EXERCISE PROMPT:
Filter this data down to the lines that hold "FreeCAD", and copy them.

PROVIDED RECORDS:
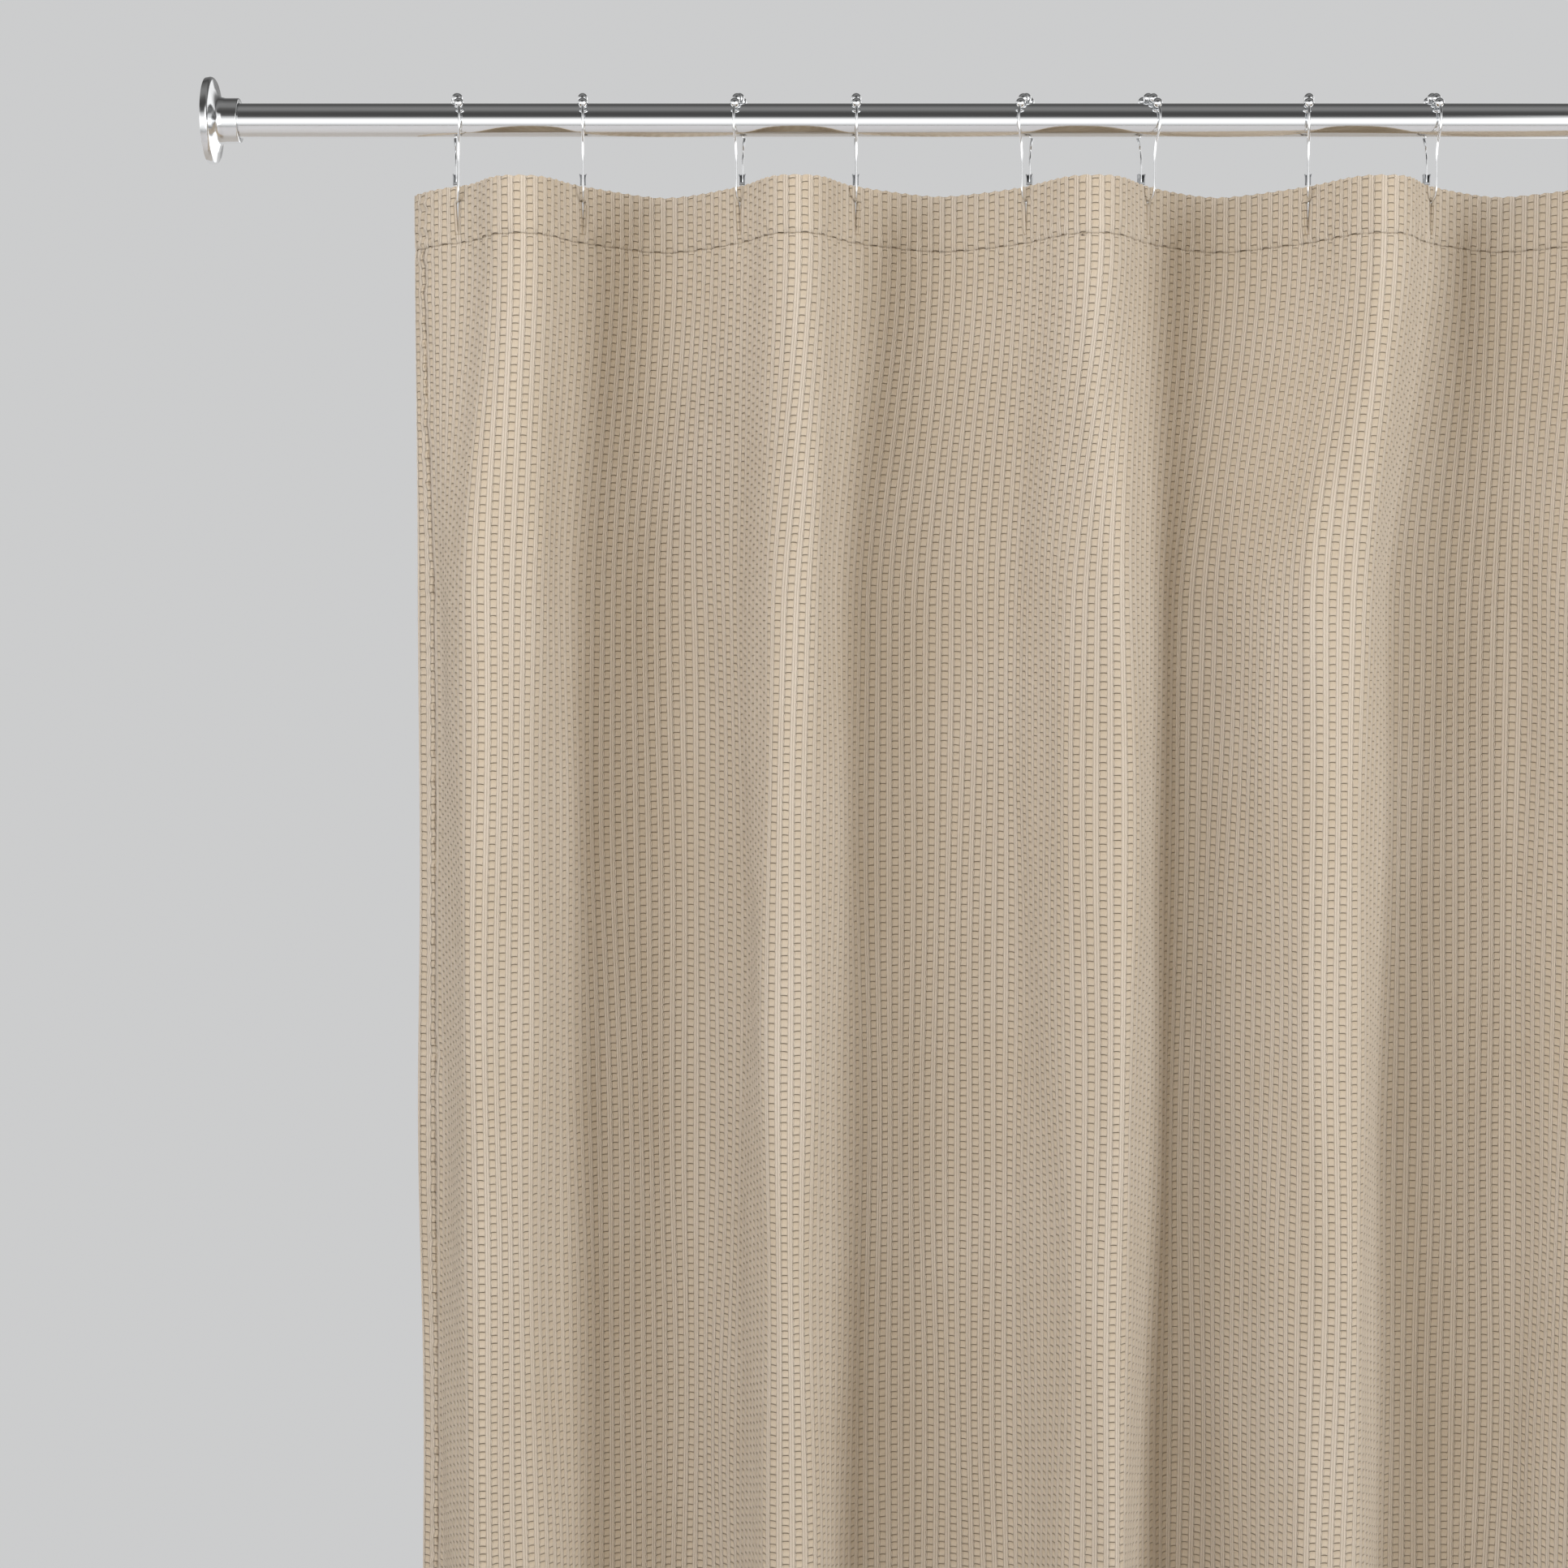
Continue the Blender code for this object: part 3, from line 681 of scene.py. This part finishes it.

...

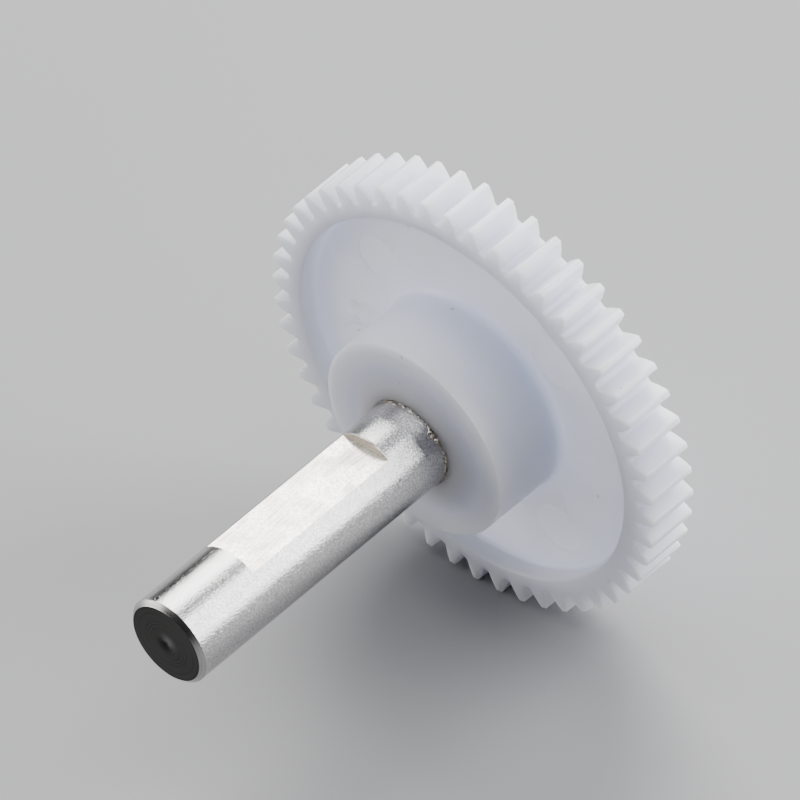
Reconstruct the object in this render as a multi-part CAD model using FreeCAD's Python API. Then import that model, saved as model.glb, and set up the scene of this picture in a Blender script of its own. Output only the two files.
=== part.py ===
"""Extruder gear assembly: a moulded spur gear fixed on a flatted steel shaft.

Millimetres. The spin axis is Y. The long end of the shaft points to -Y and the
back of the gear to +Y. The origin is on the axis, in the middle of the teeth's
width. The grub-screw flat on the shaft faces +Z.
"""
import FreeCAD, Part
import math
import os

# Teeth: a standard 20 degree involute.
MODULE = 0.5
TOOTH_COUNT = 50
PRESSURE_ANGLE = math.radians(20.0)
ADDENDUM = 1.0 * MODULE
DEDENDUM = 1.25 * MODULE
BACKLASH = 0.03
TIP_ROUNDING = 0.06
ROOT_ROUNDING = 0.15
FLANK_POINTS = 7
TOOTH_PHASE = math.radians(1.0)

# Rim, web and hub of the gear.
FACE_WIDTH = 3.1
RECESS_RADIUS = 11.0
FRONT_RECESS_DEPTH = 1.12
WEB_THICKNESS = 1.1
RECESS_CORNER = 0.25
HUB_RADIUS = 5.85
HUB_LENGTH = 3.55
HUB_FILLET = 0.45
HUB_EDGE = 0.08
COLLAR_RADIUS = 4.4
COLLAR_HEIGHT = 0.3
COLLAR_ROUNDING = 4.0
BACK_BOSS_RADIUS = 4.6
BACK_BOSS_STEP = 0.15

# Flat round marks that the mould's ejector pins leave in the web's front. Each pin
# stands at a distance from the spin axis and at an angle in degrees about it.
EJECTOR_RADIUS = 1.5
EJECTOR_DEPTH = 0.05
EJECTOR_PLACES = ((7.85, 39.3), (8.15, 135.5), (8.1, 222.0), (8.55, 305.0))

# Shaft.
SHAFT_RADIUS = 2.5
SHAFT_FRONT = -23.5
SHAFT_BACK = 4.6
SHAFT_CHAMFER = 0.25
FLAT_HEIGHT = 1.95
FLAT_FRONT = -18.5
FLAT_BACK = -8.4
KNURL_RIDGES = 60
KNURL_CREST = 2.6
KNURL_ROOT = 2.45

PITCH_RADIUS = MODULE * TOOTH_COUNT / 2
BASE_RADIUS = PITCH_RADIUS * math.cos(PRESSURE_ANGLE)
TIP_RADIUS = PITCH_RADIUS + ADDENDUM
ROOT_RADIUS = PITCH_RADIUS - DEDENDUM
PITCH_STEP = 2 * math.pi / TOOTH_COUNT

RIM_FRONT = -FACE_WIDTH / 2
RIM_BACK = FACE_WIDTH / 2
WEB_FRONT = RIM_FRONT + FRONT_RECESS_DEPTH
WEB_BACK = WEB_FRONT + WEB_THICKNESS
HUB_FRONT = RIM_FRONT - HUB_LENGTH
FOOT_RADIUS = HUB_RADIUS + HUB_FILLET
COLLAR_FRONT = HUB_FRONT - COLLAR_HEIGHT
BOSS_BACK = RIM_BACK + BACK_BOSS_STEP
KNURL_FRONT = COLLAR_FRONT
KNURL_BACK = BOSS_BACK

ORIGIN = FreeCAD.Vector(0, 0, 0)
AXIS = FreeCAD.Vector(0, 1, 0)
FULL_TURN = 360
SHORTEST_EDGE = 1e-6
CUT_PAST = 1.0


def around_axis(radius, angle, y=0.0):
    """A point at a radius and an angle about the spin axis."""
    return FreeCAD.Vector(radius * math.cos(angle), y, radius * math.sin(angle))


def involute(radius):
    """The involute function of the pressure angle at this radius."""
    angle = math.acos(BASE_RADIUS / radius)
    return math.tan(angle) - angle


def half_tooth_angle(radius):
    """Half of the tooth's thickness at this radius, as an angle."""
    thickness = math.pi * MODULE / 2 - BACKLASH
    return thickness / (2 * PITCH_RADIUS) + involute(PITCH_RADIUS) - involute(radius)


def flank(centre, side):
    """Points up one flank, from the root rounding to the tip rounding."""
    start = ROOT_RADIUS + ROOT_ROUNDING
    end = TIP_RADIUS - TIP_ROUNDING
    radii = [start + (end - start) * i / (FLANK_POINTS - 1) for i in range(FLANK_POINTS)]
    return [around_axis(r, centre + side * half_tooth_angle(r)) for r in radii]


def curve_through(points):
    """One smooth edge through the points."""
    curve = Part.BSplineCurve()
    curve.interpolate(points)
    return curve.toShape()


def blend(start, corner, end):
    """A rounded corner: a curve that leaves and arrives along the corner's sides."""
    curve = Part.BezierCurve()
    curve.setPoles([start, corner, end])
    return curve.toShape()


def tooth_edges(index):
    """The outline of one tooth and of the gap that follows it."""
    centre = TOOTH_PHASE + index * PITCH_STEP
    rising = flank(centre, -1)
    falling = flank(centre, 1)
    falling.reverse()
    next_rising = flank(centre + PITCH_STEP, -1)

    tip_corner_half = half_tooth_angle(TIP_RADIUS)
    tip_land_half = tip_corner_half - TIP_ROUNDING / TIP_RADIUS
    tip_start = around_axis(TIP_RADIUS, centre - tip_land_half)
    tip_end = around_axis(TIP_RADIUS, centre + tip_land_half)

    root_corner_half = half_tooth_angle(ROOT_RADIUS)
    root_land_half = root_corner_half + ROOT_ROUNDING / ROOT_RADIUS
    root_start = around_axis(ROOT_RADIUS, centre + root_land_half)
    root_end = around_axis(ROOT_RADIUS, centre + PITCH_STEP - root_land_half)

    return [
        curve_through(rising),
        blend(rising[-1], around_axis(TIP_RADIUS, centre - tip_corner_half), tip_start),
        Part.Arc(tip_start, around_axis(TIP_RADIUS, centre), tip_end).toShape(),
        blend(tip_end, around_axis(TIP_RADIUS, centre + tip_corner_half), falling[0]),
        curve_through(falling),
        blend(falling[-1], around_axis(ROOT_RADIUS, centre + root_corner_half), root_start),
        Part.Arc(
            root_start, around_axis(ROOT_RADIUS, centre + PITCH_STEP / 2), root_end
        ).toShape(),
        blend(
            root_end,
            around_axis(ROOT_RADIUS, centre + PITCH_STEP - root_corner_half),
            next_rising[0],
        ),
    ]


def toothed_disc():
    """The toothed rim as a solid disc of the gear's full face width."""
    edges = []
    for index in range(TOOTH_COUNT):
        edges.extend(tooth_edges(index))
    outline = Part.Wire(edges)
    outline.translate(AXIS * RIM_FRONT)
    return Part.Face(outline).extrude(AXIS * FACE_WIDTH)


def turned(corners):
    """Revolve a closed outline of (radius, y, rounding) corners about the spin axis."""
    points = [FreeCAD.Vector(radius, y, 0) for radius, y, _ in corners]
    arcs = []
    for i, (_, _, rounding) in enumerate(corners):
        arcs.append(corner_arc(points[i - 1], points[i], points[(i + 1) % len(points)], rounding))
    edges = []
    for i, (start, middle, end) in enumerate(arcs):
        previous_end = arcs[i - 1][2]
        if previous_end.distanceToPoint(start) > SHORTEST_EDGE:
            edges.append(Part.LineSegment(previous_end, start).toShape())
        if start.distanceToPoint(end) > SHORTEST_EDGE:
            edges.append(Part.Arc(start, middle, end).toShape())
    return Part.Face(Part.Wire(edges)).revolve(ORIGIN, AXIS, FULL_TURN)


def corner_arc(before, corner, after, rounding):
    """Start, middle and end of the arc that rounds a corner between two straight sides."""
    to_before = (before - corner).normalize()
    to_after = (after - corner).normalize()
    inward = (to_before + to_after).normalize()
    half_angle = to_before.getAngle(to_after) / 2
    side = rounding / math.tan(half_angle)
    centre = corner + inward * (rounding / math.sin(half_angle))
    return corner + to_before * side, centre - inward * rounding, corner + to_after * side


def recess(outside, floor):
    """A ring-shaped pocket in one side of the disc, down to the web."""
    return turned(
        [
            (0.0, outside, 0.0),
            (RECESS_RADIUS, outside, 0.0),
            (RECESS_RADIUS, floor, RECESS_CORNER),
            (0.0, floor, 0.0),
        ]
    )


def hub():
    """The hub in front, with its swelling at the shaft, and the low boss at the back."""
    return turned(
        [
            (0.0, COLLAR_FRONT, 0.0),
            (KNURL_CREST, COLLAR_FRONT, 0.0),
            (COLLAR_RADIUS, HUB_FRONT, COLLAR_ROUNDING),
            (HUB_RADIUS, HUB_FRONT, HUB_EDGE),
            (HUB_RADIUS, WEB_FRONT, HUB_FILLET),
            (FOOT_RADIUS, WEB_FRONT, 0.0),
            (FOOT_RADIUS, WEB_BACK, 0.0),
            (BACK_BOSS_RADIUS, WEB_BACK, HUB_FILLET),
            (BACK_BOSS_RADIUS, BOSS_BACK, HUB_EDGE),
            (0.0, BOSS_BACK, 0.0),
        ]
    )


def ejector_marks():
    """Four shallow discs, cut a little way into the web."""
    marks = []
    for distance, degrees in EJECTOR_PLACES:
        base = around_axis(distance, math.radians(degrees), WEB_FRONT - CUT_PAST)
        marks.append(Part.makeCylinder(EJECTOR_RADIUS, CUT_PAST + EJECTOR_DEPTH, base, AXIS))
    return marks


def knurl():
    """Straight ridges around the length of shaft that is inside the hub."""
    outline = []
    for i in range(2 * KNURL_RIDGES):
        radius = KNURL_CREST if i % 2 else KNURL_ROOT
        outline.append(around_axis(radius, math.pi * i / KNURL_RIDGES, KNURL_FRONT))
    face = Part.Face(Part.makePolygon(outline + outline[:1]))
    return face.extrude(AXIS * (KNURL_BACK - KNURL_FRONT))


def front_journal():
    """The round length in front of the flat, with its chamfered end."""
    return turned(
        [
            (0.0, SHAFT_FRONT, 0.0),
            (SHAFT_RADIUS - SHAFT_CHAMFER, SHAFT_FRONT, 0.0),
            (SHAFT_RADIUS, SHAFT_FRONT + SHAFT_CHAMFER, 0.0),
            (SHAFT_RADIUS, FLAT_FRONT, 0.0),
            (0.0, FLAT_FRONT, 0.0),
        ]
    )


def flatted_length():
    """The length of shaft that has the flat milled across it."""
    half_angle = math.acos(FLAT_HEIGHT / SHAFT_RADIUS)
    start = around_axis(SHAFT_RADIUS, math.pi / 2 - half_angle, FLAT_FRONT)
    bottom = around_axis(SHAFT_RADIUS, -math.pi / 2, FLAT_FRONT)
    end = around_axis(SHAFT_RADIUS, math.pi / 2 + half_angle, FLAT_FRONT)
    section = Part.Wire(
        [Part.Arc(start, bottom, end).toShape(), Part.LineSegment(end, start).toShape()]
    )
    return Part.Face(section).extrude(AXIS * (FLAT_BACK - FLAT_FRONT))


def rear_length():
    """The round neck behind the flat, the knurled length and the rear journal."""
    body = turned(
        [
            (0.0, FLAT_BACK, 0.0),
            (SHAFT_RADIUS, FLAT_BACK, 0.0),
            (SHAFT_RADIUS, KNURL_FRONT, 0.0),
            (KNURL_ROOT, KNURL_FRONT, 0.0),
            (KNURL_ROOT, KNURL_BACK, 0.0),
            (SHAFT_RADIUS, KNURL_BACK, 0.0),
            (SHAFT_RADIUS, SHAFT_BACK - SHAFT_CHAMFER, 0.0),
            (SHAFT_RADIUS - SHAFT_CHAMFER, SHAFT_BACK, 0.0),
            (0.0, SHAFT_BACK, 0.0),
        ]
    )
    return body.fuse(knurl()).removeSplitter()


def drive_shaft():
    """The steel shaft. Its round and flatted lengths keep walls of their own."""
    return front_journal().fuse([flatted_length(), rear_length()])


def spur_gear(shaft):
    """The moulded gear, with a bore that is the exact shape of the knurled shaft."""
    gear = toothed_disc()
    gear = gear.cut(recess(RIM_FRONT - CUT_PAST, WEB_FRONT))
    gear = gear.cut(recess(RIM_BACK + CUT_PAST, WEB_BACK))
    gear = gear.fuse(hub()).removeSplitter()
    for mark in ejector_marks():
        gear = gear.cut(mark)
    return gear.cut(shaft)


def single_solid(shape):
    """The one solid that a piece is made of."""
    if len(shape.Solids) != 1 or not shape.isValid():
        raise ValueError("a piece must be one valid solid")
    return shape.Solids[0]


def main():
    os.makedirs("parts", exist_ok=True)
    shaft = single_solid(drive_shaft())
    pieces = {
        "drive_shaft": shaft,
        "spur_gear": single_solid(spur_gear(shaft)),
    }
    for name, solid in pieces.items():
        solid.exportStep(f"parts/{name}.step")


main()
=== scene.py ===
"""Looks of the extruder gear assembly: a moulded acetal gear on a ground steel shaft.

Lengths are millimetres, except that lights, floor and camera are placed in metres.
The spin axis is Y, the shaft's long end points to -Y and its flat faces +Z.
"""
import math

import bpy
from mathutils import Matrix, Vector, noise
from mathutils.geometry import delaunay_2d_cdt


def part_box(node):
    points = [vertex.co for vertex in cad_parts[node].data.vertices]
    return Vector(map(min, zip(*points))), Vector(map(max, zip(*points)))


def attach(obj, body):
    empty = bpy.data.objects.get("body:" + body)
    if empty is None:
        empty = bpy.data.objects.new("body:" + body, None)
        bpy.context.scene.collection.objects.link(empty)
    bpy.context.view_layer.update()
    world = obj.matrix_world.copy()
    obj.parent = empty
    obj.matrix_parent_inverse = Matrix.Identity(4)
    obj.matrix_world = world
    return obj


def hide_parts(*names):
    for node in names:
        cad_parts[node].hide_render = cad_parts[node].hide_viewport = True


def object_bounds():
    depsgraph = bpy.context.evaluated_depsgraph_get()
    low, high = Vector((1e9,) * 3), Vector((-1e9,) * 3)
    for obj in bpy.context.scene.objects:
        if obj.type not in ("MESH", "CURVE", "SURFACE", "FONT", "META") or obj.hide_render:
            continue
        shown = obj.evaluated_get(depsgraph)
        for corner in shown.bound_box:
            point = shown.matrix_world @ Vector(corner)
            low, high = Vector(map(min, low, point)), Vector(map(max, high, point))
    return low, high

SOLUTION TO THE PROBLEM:
Reconstruct the object in this render as a multi-part CAD model using FreeCAD's Python API. Then import that model, saved as model.glb, and set up the scene of this picture in a Blender script of its own. Output only the two files.
import FreeCAD, Part
ORIGIN = FreeCAD.Vector(0, 0, 0)
AXIS = FreeCAD.Vector(0, 1, 0)
    return FreeCAD.Vector(radius * math.cos(angle), y, radius * math.sin(angle))
    points = [FreeCAD.Vector(radius, y, 0) for radius, y, _ in corners]